Much as wearing metal plates doesn't make you immune to combat.
Also inhibiting awareness might reasonably make you WEAKER against some social attacks, and certainly limit your own. AND inhibits engaging in non offensive casual social encounters.
wrote:Seduction is fine, that's something that should be handled in a social system. But convincing the king to hand over his kingdom definitely shouldn't.
I believe it usually goes a bit like...
"Please Conan, stay here and marry me, you can have my kingdom and become a King, ruling over my nation and my body!"
"No, I'm so damn cool I'm off to build my OWN kingdom, a bigger better one, with my teeth. Hot mostly naked princesses/queens/empresses/high priestesses offer me small change kingdoms all the time, maybe I'll come back some day and pick it up with the others. Oh yeah, and you're chucked."
And that's just an ACCIDENTAL fluffy by-product at the end of the adventure because at some point earlier on he used his social attacks on her to get her untie him and toss him a sword off the weapons rack just before the big final show down.
wrote:My system doesn't say you can't take the kingdom necessarily, it just says that it's harder than asking to borrow a gold coin for a meal.
Notably in combination with your risk free, single roll, at least one attempt, its not an attack, scenario that means the kingdom seriously changes hands something like once every twenty times someone says "hello" to the king. Because it encourages the founding of the tradition that the proper greeting to the king (if you can even recognise his ever changing face) is "Hello, can I be King for the next thirty minutes?"
wrote:Because your system says that if that happens that you basically consider it like she just drew a gun on you and tried to kill you. Seriously man... wtf? Does that make any sense to you at all?
Its a game of fiction with conventions that match fiction and not reality.
In reality you do not respond to a guy who waves his fingers at you and screams out "lightning attack" but looks disappointed when it fails to materialize by drawing your guns. But in these games maybe you DO draw guns, heck, maybe you DO THE SAME THING BACK, only maybe your lightning will go off right.
See in story telling about the nasty seductress Black Widow archetype its not about some nice girl you meet in a bar kinda hinting she likes you, but you think she's kind of ugly.
Its about the EVIL black widow leaning in too close to Bob the Barbarian and Bob going all dreamy eyed and Sam the dependable effeminate boy Rogue side kick (who is really the pretty princess Samantha in disguise) screaming out "No Bob, resist, its all lies, remember the princess, Bob, NOOOOOOOOO!"
Possibly with a "*sob* I'm going to kill you Black Widow! AAAAARGH!"

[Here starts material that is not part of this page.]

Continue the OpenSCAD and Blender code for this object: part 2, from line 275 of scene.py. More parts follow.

wrote:But here's the thing. The goal of a sword swing is generally simple.
No it isn't.
Are you swinging to strike with the flat or pierce with the point?
Are you attacking a vital organ? Which one?

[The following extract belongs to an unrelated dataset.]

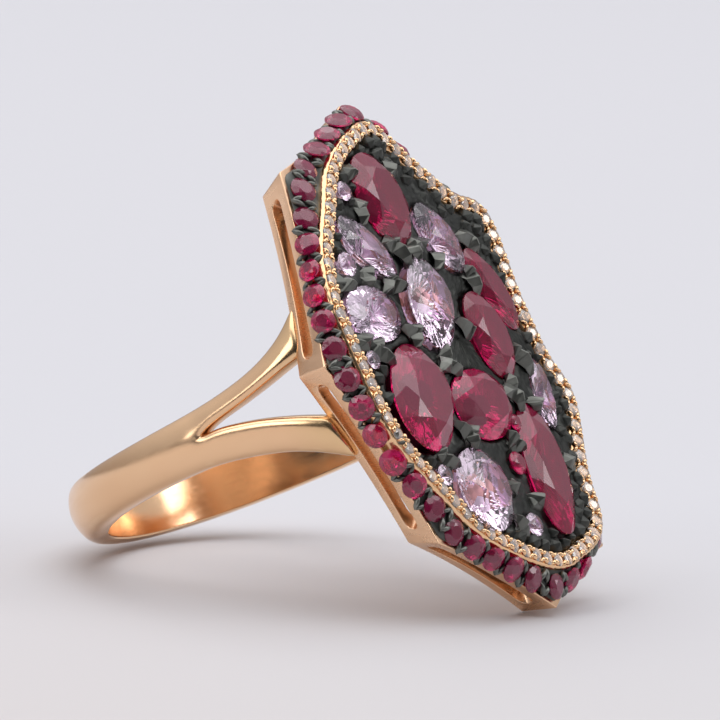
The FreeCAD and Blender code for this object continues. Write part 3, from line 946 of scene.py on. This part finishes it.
def main_stones():
    for name, gem in GEMS.items():
        length, width = gem["size"]
        cut = brilliant(length / 2, width / 2, 0.13 * width + 0.12,
                        min(0.34 * width + 0.15, DEEPEST_PAVILION),
                        0.6 if "ruby" in name else 0.52, 0.8, girdle=0.04,
                        point=gem.get("point", 0.0), tiers=True)
        place = gem_matrix(gem)
        heap = Heap()
        heap.add(*cut, place)
        finish = RUBY if "ruby" in name else SAPPHIRE
        make_piece(name + "_cut", heap.points, heap.faces, finish,
                   [name], smooth=False)


def accent_stones():
    for name, spots, finish, slot in (
            ("accent_sapphires", SMALL_SAPPHIRES, SAPPHIRE, "pink_sapphire"),
            ("accent_rubies", SMALL_RUBIES, RUBY, "ruby")):
        heap = Heap()
        for (u, v), size in spots:
            place = Matrix.Translation((u, v, PLATE_W + 0.36)) @ Matrix.Rotation(u, 4, "Z")
            heap.add(*brilliant(size / 2, size / 2, size * 0.2, size * 0.4), place)
        make_piece(name + "_cut", heap.points, heap.faces, finish, [name], smooth=False)


def gem_distance(u, v):
    """How far a place is outside the nearest main stone's edge, roughly, in mm."""
    best = 9.0
    for gem in GEMS.values():
        d = Vector((u, v)) - Vector(gem["at"])
        d.rotate(Matrix.Rotation(-math.radians(gem["turn"]), 2))
        a, b = gem["size"][0] / 2, gem["size"][1] / 2
        r = math.hypot(d.x / a, d.y / b)
        best = min(best, (r - 1) * min(a, b))
    for spot, size in SMALL_SAPPHIRES + SMALL_RUBIES:
        best = min(best, math.dist(spot, (u, v)) - size / 2)
    return best


def gem_over(u, v):
    """Name of the stone over a place, if there is a main stone or a small sapphire."""
    for name, gem in GEMS.items():
        d = Matrix.Rotation(-math.radians(gem["turn"]), 2) @ (Vector((u, v)) - Vector(gem["at"]))
        if math.hypot(d.x * 2 / gem["size"][0], d.y * 2 / gem["size"][1]) < 0.93:
            return name
    for spot, size in SMALL_SAPPHIRES:
        if math.dist(spot, (u, v)) < size * 0.46:
            return "small_sapphire"
    return ""


def plate():
    """Blackened plate under the stones, raised between them and sunk under each."""
    rng = random.Random(3)
    edge = offset_loop(smooth_loop(CHANNEL_LINE, 304), 0.25)
    rings = 72
    points = []
    for r in range(rings):
        t = 1 - (r / rings) ** 1.05
        for p in edge:
            q = p * t
            away = gem_distance(q.x, q.y)
            lift = 0.26 * min(1.0, max(0.0, (away + 0.1) / 0.25))
            lift -= 0.62 * min(1.0, max(0.0, -away / 0.5))
            if away > 0:
                lift += rng.uniform(-0.035, 0.035)
            lift -= 0.3 * max(0.0, 1 - r / 5)
            points.append((q.x, q.y, PLATE_W - 0.02 + lift))
    top = len(points)
    points.append((0, 0, PLATE_W - 0.02))
    faces = grid_faces(rings, len(edge))
    n = len(edge)
    last = (rings - 1) * n
    faces += [(last + i, last + (i + 1) % n, top) for i in range(n)]
    under = len(points)
    points += [(p.x, p.y, PLATE_UNDER) for p in edge]
    faces += [(i, under + i, under + (i + 1) % n, (i + 1) % n) for i in range(n)]
    faces.append(tuple(under + i for i in range(n)))
    piece = make_piece("stone_bed", points, faces, PLATE_BLACK_AND_SHADE,
                       ["stone_plate"])
    fix_normals(piece)
    piece.data.materials.append(SEAT_WITH_PAINTED_GLINTS)
    piece.data.materials.append(GALLERY_GOLD)
    for face in piece.data.polygons:
        c = face.center / MM
        if c.z < RIM_W - 0.15:
            face.material_index = 2
        elif "sapphire" in gem_over(c.x, c.y):
            # Under the sapphires the bed takes the seat with painted glints and painted shade
            face.material_index = 1
    return piece


def prong(base, tip, width, height, rng):
    """Hand-cut claw: ridged, wide at its root and rounded over at its tip."""
    base = Vector(base)
    tip = Vector(tip)
    run = tip - base
    flat = run.to_2d()
    side = Vector((-flat.y, flat.x, 0)).normalized()
    points = []
    steps = 4
    for k in range(steps):
        t = k / (steps - 1)
        arch = height * math.sin(math.pi * min(1.0, t * 0.9 + 0.1))
        middle = base + run * t + Vector((0, 0, arch))
        w = lerp(width, width * 0.28, t ** 0.9) * (1.0 if t < 0.95 else 0.5)
        ridge = lerp(0.42, 0.12, t) + rng.uniform(-0.03, 0.03)
        points += [middle + side * w / 2 - Vector((0, 0, 0.12)),
                   middle + side * rng.uniform(-0.05, 0.05) + Vector((0, 0, ridge)),
                   middle - side * w / 2 - Vector((0, 0, 0.12)),
                   middle - Vector((0, 0, 0.35))]
    faces = grid_faces(steps, 4)
    faces += [(3, 2, 1, 0), tuple((steps - 1) * 4 + i for i in range(4))]
    return points, faces


def mound(spot, radius, height, rng):
    """Low pyramid with cut faces, left standing between the stones."""
    count = rng.choice((5, 6, 7))
    first = rng.uniform(0, math.tau)
    points = []
    for share, level in ((1.0, -0.12), (0.62, 0.62)):
        for k in range(count):
            a = first + math.tau * (k + rng.uniform(-0.2, 0.2)) / count
            r = radius * share * rng.uniform(0.82, 1.12)
            points.append((spot[0] + r * math.cos(a), spot[1] + r * math.sin(a),
                           PLATE_W + height * level * rng.uniform(0.85, 1.1)))
    points.append((spot[0] + rng.uniform(-0.1, 0.1), spot[1] + rng.uniform(-0.1, 0.1),
                   PLATE_W + height))
    faces = grid_faces(2, count)
    faces += [(count + k, count + (k + 1) % count, 2 * count) for k in range(count)]
    faces.append(tuple(range(count))[::-1])
    return points, faces


def near_gems(spot, count):
    found = []
    for gem in GEMS.values():
        d = Vector(spot) - Vector(gem["at"])
        turn = Matrix.Rotation(math.radians(gem["turn"]), 2)
        local = turn.inverted() @ d
        a, b = gem["size"][0] / 2, gem["size"][1] / 2
        r = math.hypot(local.x / a, local.y / b)
        edge = Vector(gem["at"]) + turn @ (local / r * 0.93)
        found.append(((edge - Vector(spot)).length, edge, gem["up"]))
    found.sort(key=lambda item: item[0])
    return [f for f in found[:count] if f[0] < 1.5]


def claws():
    """Clusters of blackened claws that grip the stones around them."""
    rng = random.Random(7)
    for name, spots in CLAW_SPOTS.items():
        heap = Heap()
        for u, v in spots:
            for _, edge, up in near_gems((u, v), 3):
                away = (edge - Vector((u, v))).normalized()
                base = Vector((u, v)) - away * 0.14
                tip = (edge.x, edge.y, up + 0.1)
                start = (base.x, base.y, PLATE_W - 0.05)
                heap.add(*prong(start, tip, rng.uniform(1.05, 1.45), rng.uniform(0.26, 0.4), rng))
            room = max(0.35, min(0.8, gem_distance(u, v) + 0.35))
            heap.add(*mound((u, v), room, rng.uniform(0.5, 0.65), rng))
        piece = make_piece(name + "_cut", heap.points, heap.faces, CLAW_BLACK,
                           [name], smooth=False)
        fix_normals(piece)
        soften(piece, 0.03, 2, 25)


def bed_cuts():
    """Cut mounds all along the inner side of the channel, where no stone is in the way."""
    rng = random.Random(19)
    heap = Heap()
    for gap, step in ((0.62, 7), (1.15, 9)):
        for spot in offset_loop(CHANNEL_LOOP, gap)[::step]:
            room = gem_distance(spot.x, spot.y)
            if room > 0.02:
                heap.add(*mound(spot, min(0.5, room + 0.22), rng.uniform(0.4, 0.6), rng))
    piece = make_piece("bed_cuts", heap.points, heap.faces, PLATE_BLACK_AND_SHADE,
                       smooth=False)
    fix_normals(piece)
    soften(piece, 0.025, 2, 25)


# ---------------------------------------------------------------- stage

def stage():
    pale, tree, shader = start_material("pale_table")
    shader.inputs["Roughness"].default_value = 0.7
    shader.inputs["Specular IOR Level"].default_value = 0.2
    where = add_node(tree, "TexCoord")
    ramps = []
    for turn, start, end in ((math.radians(-149), -0.03, 0.05),
                             (math.radians(-239), -0.05, 0.03)):
        turned = add_node(tree, "Mapping", Rotation=(0.0, 0.0, -turn))
        split = add_node(tree, "SeparateXYZ")
        ramp = add_node(tree, "MapRange", interpolation_type="SMOOTHSTEP",
                        From_Min=start, From_Max=end)
        tree.links.new(where.outputs["Object"], turned.inputs["Vector"])
        tree.links.new(turned.outputs["Vector"], split.inputs[0])
        tree.links.new(split.outputs["X"], ramp.inputs["Value"])
        ramps.append(ramp.outputs["Result"])
    # Painted shadow round the ring: the floor's colour is painted darker in front of the ring, on
    # the camera's side, with a warm pinkish painted shade on the left part of that
    near = mix_colour(tree, ramps[1], (0.595, 0.585, 0.595), (0.595, 0.557, 0.553))
    tone = mix_colour(tree, ramps[0], (0.605, 0.60, 0.63), near)
    tree.links.new(tone, shader.inputs["Base Color"])
    mesh = bpy.data.meshes.new("table_top")
    mesh.from_pydata([(-3, -3, 0), (3, -3, 0), (3, 3, 0), (-3, 3, 0)], [], [(0, 1, 2, 3)])
    mesh.materials.append(pale)
    floor = bpy.data.objects.new("table_top", mesh)
    bpy.context.collection.objects.link(floor)

    world = bpy.data.worlds.new("soft_tent")
    world.use_nodes = True
    bpy.context.scene.world = world
    back = world.node_tree.nodes["Background"]
    back.inputs["Strength"].default_value = 0.82
    sky = world.node_tree
    where = add_node(sky, "TexCoord")
    split = add_node(sky, "SeparateXYZ")
    height = add_node(sky, "ValToRGB")
    sky.links.new(where.outputs["Generated"], split.inputs[0])
    sky.links.new(split.outputs["Z"], height.inputs["Fac"])
    stops = height.color_ramp.elements
    stops[0].color = (0.42, 0.40, 0.40, 1)
    stops[1].color = (1.0, 1.0, 1.04, 1)
    stops[1].position = 0.75
    mid = stops.new(0.25)
    mid.color = (0.62, 0.62, 0.65, 1)
    open_side = add_node(sky, "VectorMath", operation="DOT_PRODUCT")
    open_side.inputs[1].default_value = (-0.85, -0.5, 0.1)
    dark = add_node(sky, "MapRange", interpolation_type="SMOOTHSTEP", From_Min=0.3,
                    From_Max=0.9, To_Min=1.0, To_Max=0.08)
    sky.links.new(where.outputs["Generated"], open_side.inputs[0])
    sky.links.new(open_side.outputs["Value"], dark.inputs["Value"])
    room = mix_colour(sky, dark.outputs["Result"], (0.0, 0.0, 0.0), height.outputs["Color"])
    path = add_node(sky, "LightPath")
    seen = mix_colour(sky, path.outputs["Is Camera Ray"], room, (1.0, 0.99, 1.03))
    sky.links.new(seen, back.inputs["Color"])
    bpy.context.scene.view_settings.view_transform = "Standard"


def soft_light(name, at, aim, size, power, colour=(1, 1, 1)):
    lamp = bpy.data.lights.new(name, "AREA")
    lamp.shape = "RECTANGLE"
    lamp.size = size[0]
    lamp.size_y = size[1]
    lamp.energy = power
    lamp.color = colour
    obj = bpy.data.objects.new(name, lamp)
    bpy.context.collection.objects.link(obj)
    obj.location = at
    obj.rotation_mode = "QUATERNION"
    obj.rotation_quaternion = (Vector(aim) - Vector(at)).to_track_quat("-Z", "Y")


def camera():
    """Long lens from the front left, level with the head."""
    cam = bpy.data.cameras.new("camera")
    cam.lens = 238.35
    cam.sensor_width = 36
    cam.clip_start = 0.01
    obj = bpy.data.objects.new("camera", cam)
    bpy.context.collection.objects.link(obj)
    right = Vector((0.52073, -0.38753, 0.76070))
    up = Vector((0.08183, 0.90959, 0.40736))
    back = right.cross(up)
    turn = Matrix((right, up, back)).transposed().to_4x4()
    at = Matrix.Translation(Vector((-167.18, -28.38, 103.96)) * MM)
    obj.matrix_world = RING_TO_FLOOR @ at @ turn
    bpy.context.scene.camera = obj


stage()
soft_light("overhead_softbox", (0.0, 0.2, 2.0), (0, 0, 0), (3.2, 3.2), 38.0)
soft_light("left_softbox", (-2.2, 0.6, 1.0), (0, 0, 0.01), (1.1, 1.1), 9.0)
soft_light("right_softbox", (1.1, -2.2, 1.6), (0, 0, 0.01), (1.1, 1.1), 11.0)
camera()
split_shank()
gallery()
border()
border_setting()
channel()
channel_setting()
plate()
main_stones()
accent_stones()
claws()
bed_cuts()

Are you trying to stun or cripple your opponent, or go in for the kill?
Are you swinging to smash bones and dent armour, cut straight through it, or going for the exposed gap of flesh?
There are like A MILLION different goals when you try to hack someone up with a sword.
And one single "sword attack" that fails to differentiate between them is often considered more than appropriate coverage.
wrote:In your system, all social attacks have one goal. Making the guy into a mindless slave. Well for one, socially, that's incredibly difficult, and second it doesn't represent the majority of social actions people want to take.
Your goal is always the goal of getting your target to do something they wouldn't.
Why try and envisage an impossible to deliver system which differentiates between all the countless different things they might not want to do and just having a simple DOABLE system which says, hey, you use your social skills to put them in a state where you can make them do what they wouldn't IN GENERAL.
Seriously, why should your liar attacks be a great mess of different situational bullshit out of the GMs ass arbitrary fairy party junk when instead they can be abstract attacks that have the goal of making the target believe ALL your lies.
Your goal is always to weave a fabric of lies that makes them do whatever you want to, so why the hell would you instead try to simulate that with all billion different individual specific lies?
wrote:Notice how combat rules have disarm, sunder, trip, etc. When you happen to be trying something other than just killing the target. Well, social rules need that stuff too.
So... social combat should have generic abstracted debuff actions?
That can easily work in a social combat system with the ultimate goal of defeat EXACTLY like it works in regular combat with the ultimate goal of defeat.
Meanwhile its just more arbitrary junk in a system were EVERY social action is a unique subjective contextual action.
wrote:diplomats are considered special ops strike forces.
Wait.
Diplomats ARE considered an alternative to armed conflict.
So er. Yeah?
wrote:You mean the abstraction like D&D does? where everyone has a fixed DC and you make them friendly no matter what. Oh yeah, that really worked well. I think I'd rather just have no system at all.
Abstraction like D&D COMBAT, not its asstastic inconsistent skill system which is a total hodge podge of things that explicitly don't matter and things which are just plain messed up.
People have different abstracted defences based on level archetype and actions, just like combat. It works for physical combat and its the exact same rubric.
wrote:Seriously, social systems with a bunch of abstraction are a whole a big bucket of fail.
No, social systems which try to pin down modifiers for every conceivable individual social action AND goal are fail buckets.
I mean where the hell do you even start?
If every single context is uniquely different then how the hell can my character even have a social archetype or role?
Alternately if its "mostly" fairy tea party then... which bit isn't? How does it mesh? Where do you even start with that?